Nosocómio da alma

" L'absurdité est surtout le divorce de l'homme et du monde" Albert Camus, L'Étranger

quinta-feira, março 13, 2008

Cá dentro inquietação, inquietação...

Conta-se que os lemingues, pequenos roedores que vivem as regiões setentrionais, se condenam a si próprios à desgraça- nas suas migrações, por vezes desatinam, e lançam-se, bandos inteiros, na vertigem das falésias.

Ninguém sabe por que o fazem. Acaso cantassem, talvez pudessem fazer troar o estribilho de José Mário Branco no seu improvisado e derradeiro vôo, " Cá dentro inquietação, inquietação/É só inquietação, inquietação/Porquê, não sei/Porquê, não sei/Porquê, não sei ainda". Mas não consta que cantem. Deslocam-se, simplesmente, tudo parecendo indicar que ao calhas , " the blind leading the naked", até que o chão lhes falta e encontram, pelo menos, uma última e definitiva certeza -a morte.

Consta por aí, outrossim, que isso de os lemingues se suicidarem em massa é conversa fiada, coisa de documentário sensacionalista. Para o caso, tal não importa - interessa mais a fábula do que a realidade.

Vem isto a propósito dos rumores acerca de uma crónica de Miguel Sousa Tavares, em que o mesmo apelidaria os professores de "inúteis bem pagos". Confesso que não encontrei a tal crónica. O que encontrei, foi um artigo de opinião de Sousa Tavares, no "Expresso", sobre a "manif" dos professores(http://clix.expresso.pt/gen.pl?sid=ex.sections/23491).

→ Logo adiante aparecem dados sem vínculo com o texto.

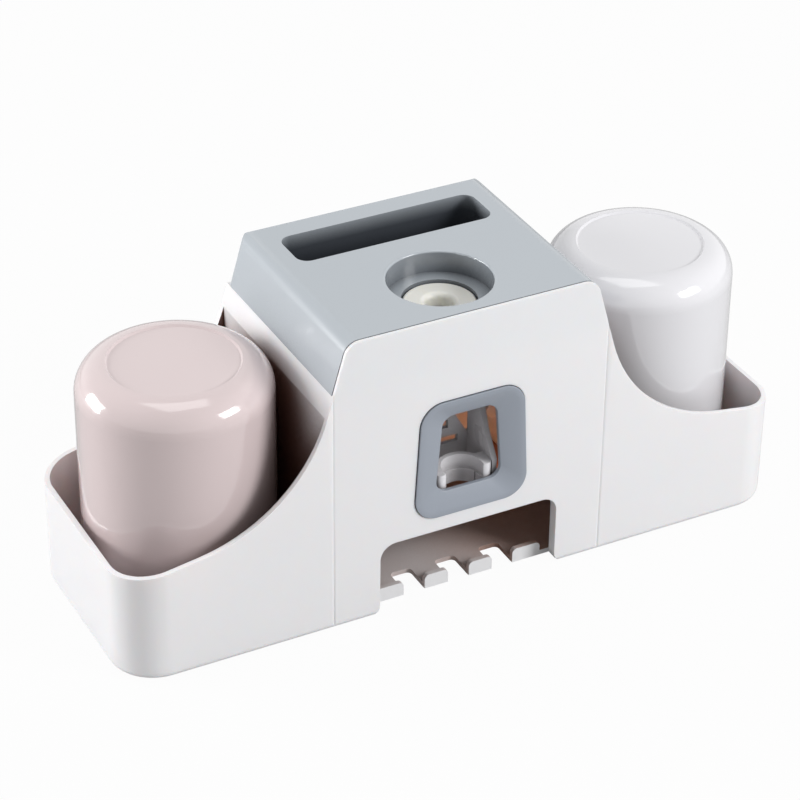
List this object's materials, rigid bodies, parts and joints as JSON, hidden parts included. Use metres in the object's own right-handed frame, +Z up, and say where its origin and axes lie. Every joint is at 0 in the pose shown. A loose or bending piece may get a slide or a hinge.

No escrito, Sousa Tavares atribui o fracasso do sistema de ensino a uma espécie de conspiração corporativa dos professores, classe que reclama a auto-regulação e, ergo, a desresponsabilização, resistente a qualquer tentativa de mudança que estrague o seu "paraíso possível". A crítica é injusta - porque fala apenas em "mudança" e em "sistema de avaliação", como se fossem panaceias universais, aptas a poderem tornar-nos numa Finlândia meridional. Não são. Mudar sem se saber para quê, e avaliar sem se saber como ou por que critérios, é uma idiotice - é( e aqui retorna a fábula) a desmiolada correria dos lemingues para a borda do penhasco. A forma não suplanta a substância, e é a substância da "mudança" e da "avaliação" que está em causa. Mudar tudo em tempo recorde, às três pancadas, com avaliadores e avaliados numa relação de profunda proximidade, com avaliadores sem qualquer preparação para avaliarem, com avaliadores que foram escolhidos por critérios de antiguidade e não de mérito, socorrendo-se de critérios inenarráveis ( como a percentagem de reprovação de alunos), é absurdo. É ainda injusta, porque põe no mesmo saco da generalização fácil e demonizante, quem sempre exerceu as suas funções com zelo e diligência, e aqueles ( que também os haverá...), que descobriram na função uma forma camuflada do "dolce fare niente".

Sousa Tavares tem, obviamente, razão , quando afirma que as corporações gostam de auto-regular-se. Mas isso, é de La Palisse, e as mesmas surgiram para isso mesmo ( Sousa Tavares deveria sabê-lo). Chamar "corporação" aos professores apenas porque não querem ser avaliados de qualquer maneira, é francamente excessivo, e prenuncia delírios de intolerância, como aqueles que viam por detrás de qualquer desacordo a cor vermelha, ou aqueles outros que intuíam como suspeitosamente "fascista" ou "reaccionária" toda a resistência à criação de um "Brave New World" mentalmente prefigurado por algum "iluminado".